In the current Atlantic Monthly, Christopher Leinberger argues that they’ll be moving to the suburbs, or more likely, the exurbs. Just as mass abandonment of the city for suburbs created a huge stock of cheap housing, the reverse migration of people back into the city will leave plenty of houses that are suddenly extremely affordable. Here are some numbers:

Arthur C. Nelson, director of the Metropolitan Institute at Virginia Tech, has looked carefully at trends in American demographics, construction, house prices, and consumer preferences. In 2006, using recent consumer research, housing supply data, and population growth rates, he modeled future demand for various types of housing. The results were bracing: Nelson forecasts a likely surplus of 22 million large-lot homes (houses built on a sixth of an acre or more) by 2025—that’s roughly 40 percent of the large-lot homes in existence today.

Those houses are going to be the cheap rental properties of the future.

There’s definitely a lot more going on in the US housing market than the subprime collapse.

6 Comments

  1. A “large lot” is 1/6th of an acre? Doesn’t feel like it to me.

  2. I haven’t yet read the f*&%$!ing article, but–outside of a few of the largest cities–I just don’t see new urban living as a replacement for the suburbs for families. In the Austin area, I can currently get a large new(er) house in the burbs with good schools for, say, $250K (looks like the median home price for 2006 was $173K).

    Meanwhile, all the new condos going in downtown are much more expensive and very small. Plus, you have generally less attractive Austin ISD schools to deal with. Furthermore, in many cities, like Austin, major employers are not necessarily all centered downtown.

  3. It’ll be interesting to see of the “suburbs = good schools” equation continues to hold up as reliably as it does right now.

  4. OK, now I’ve RTFA… My conclusion: I accept the thesis that poorer people are being pushed out of the city centers, but I am still skeptical whether center-city housing will replace the more affluent suburbs anytime soon.

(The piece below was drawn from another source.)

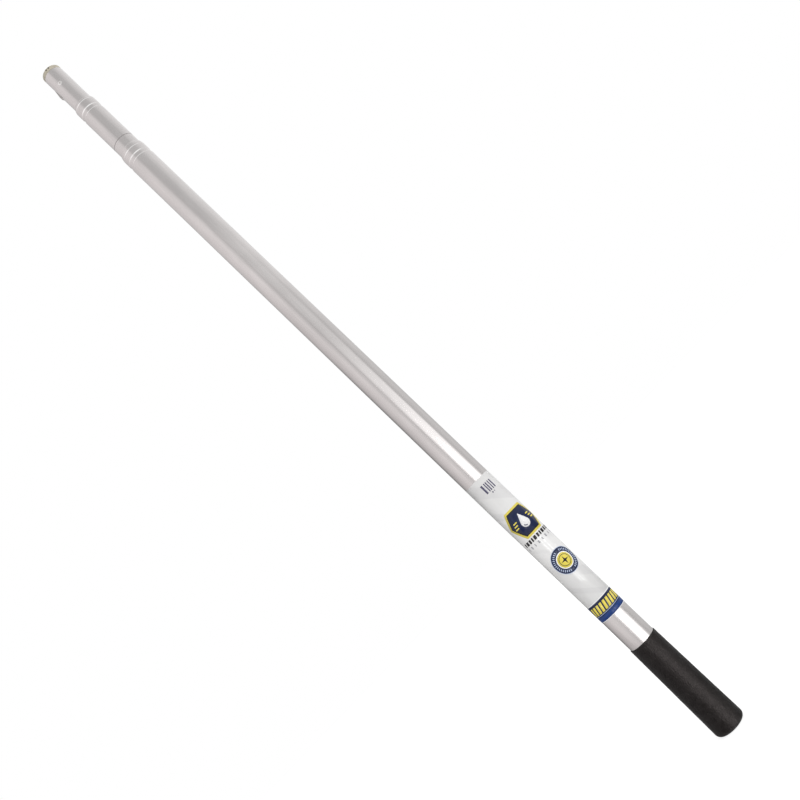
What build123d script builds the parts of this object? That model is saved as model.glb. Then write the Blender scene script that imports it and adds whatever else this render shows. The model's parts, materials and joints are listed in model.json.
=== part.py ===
from build123d import *
import os

os.makedirs("parts", exist_ok=True)

# Telescopic pole, closed. +Z runs from the grip to the tip, and the origin is the centre of
# the grip's lower end. The tool button faces -X and the front of the label faces -Y.
# All sizes are in millimetres.

# Three standard tubes that nest, all cut to the same length
tube_wall = 1.2
outer_r = 16.0
middle_r = 14.25
inner_r = 12.5
tube_length = 904.5
outer_base = 2.5
middle_base = 87.5
inner_base = 143.5
outer_bore = outer_r - tube_wall
middle_bore = middle_r - tube_wall
inner_bore = inner_r - tube_wall
outer_top = outer_base + tube_length
middle_top = middle_base + tube_length
inner_top = inner_base + tube_length

# Rolled groove and turned-in mouth at the top of the outer and middle tubes
slide_gap = 0.08
outer_mouth = 6.5
middle_mouth = 3.5
mouth_flat = 2.0
mouth_drop = 1.25
outer_groove = outer_top - 18.0
middle_groove = middle_top - 16.5
groove_half = 3.0
groove_flank = 0.9
groove_depth = 0.5
scribe_z = outer_top + 12.5
scribe_wide = 0.6
scribe_deep = 0.12

# Grip with its closed end, and the plug under it
grip_top = 117.6
grip_top_r = 16.8
grip_bottom_r = 18.15
grip_edge = 5.0
grip_lip = 0.6
butt_depth = 41.1
butt_wall = 2.2
butt_floor = 3.0

# Printed label round the outer tube
label_low = 156.9
label_high = 349.1
label_film = 0.1
label_seam = 3.0

# Twist locks: an eccentric journal turns inside a split ring and wedges it in the bore
cam_offset = 0.6
ring_gap = 0.4
run_gap = 0.05
end_play = 0.3
flange_thick = 2.0
ring_slot = 2.5
spigot_r = 5.2
washer_r = 7.6
washer_thick = 1.0
pin_r = 1.6
pin_short = 0.3
screw_r = 2.0
screw_bite = 14.0
screw_head_r = 3.9
screw_head = 2.4
screw_edge = 0.8
recess_long = 4.2
recess_wide = 1.0
recess_deep = 1.4

# Tip plug: cap with a rounded edge and two pry pockets in its side
tip_plug_depth = 48.0
cap_height = 5.9
cap_round = 2.0
pocket_x = (-1.5, 2.1)
pocket_wide = 1.6
pocket_in = 1.8
pocket_down = 1.2
pocket_tall = 1.9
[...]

    Also, I feel that this article has a strong East-coast bias. I think that many of the statements don’t apply so well to other parts of the country.

    Take this statement, for instance:

    This future is not likely to wear well on suburban housing. Many of the inner-city neighborhoods that began their decline in the 1960s consisted of sturdily built, turn-of-the-century row houses, tough enough to withstand being broken up into apartments, and requiring relatively little upkeep. By comparison, modern suburban houses, even high-end McMansions, are cheaply built. Hollow doors and wallboard are less durable than solid-oak doors and lath-and-plaster walls.

    The areas of Austin that are being gentrified are primarily single-family suburban houses of early generations–that were built just as poorly as current suburban homes.

    As another example, the author refers repeatedly to the importance of good public transportation to the gentrification process or the viability of suburbs. Around here, no area currently has good public transportation. Virtually everyone who moves into the expensive downtown condos in Austin still needs a car, and a large portion of them drive to work and to do much of their shopping.

  5. I think that “replace” is too strong a word for sure. I think though that in the future there will be more balance than there is today, and there’s already more balance today than there was even ten years ago.

  6. Rafe, that’s a very interesting article and post.

    In the Raleigh area I don’t see folks necessarily moving downtown so much as I see the Suburbs sprouting “downtown like” areas. North Hills in Raleigh is a great example as is Crabtree Valley, Southpoint in Durham, or even the new ParkWest development in Morrissville. I don’t know how this compares to more mature cities, but I’m certainly surprised at the density of development going on in this area.